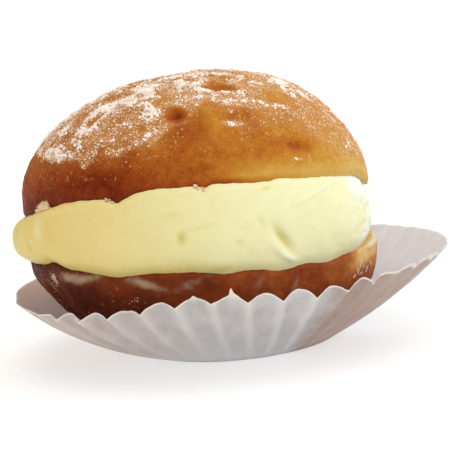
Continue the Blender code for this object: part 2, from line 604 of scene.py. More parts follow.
class Dresser(Board):
    """Builds one material, node by node."""

    def __init__(self, name: str) -> None:
        """Start a material with one Principled shader.

        Args:
            name: The material's name.
        """
        self.material = bpy.data.materials.new(name)
        self.material.use_nodes = True
        super().__init__(self.material.node_tree)
        self.shader = self.tree.nodes["Principled BSDF"]
        self.place = self.wire(self.node("ShaderNodeTexCoord"), "Object")

    def mark(self, name: str) -> Wire:
        """Read a named value of the piece."""
        return self.wire(self.node("ShaderNodeAttribute", {"attribute_name": name}), "Fac")

    def axis(self, name: str) -> Wire:
        """One coordinate of the place on the piece: X, Y or Z."""
        return self.wire(self.node("ShaderNodeSeparateXYZ", sockets={0: self.place}), name)

    def stretched(self, scale: Triple) -> Wire:
        """Place on the piece, with each axis multiplied by its scale."""
        sockets = {"Vector": self.place, "Scale": scale}
        return self.wire(self.node("ShaderNodeMapping", sockets=sockets))

    def pattern(
        self,
        texture: Texture,
        size: float,
        detail: float,
        place: Wire | None = None,
    ) -> Wire:
        """Add a pattern of this size.

        Args:
            texture: Clouds (0 to 1, mostly about 0.5) or cells (0 at each middle).
            size: How far apart its features are.
            detail: How many finer layers it has.
            place: Coordinates, if not the plain place on the piece.

        Returns:
            The pattern's value.
        """
        sockets = {"Vector": place or self.place, "Scale": 1.0 / size, "Detail": detail}
        return self.wire(self.node(texture.value, sockets=sockets))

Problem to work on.
Write out exactly, please, the lines beginning at the start of the material and ending with the line that holds "one Principled shader.", both included.

Expected answer.
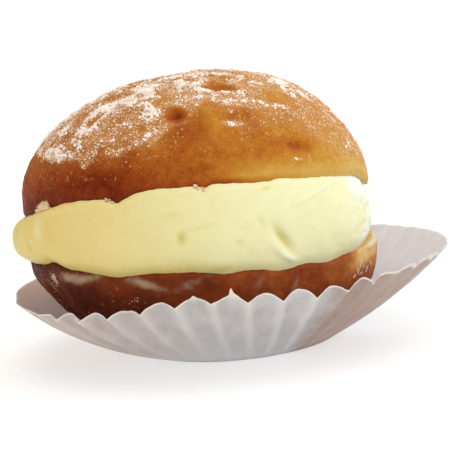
Continue the Blender code for this object: part 2, from line 604 of scene.py. More parts follow.
class Dresser(Board):
    """Builds one material, node by node."""

    def __init__(self, name: str) -> None:
        """Start a material with one Principled shader.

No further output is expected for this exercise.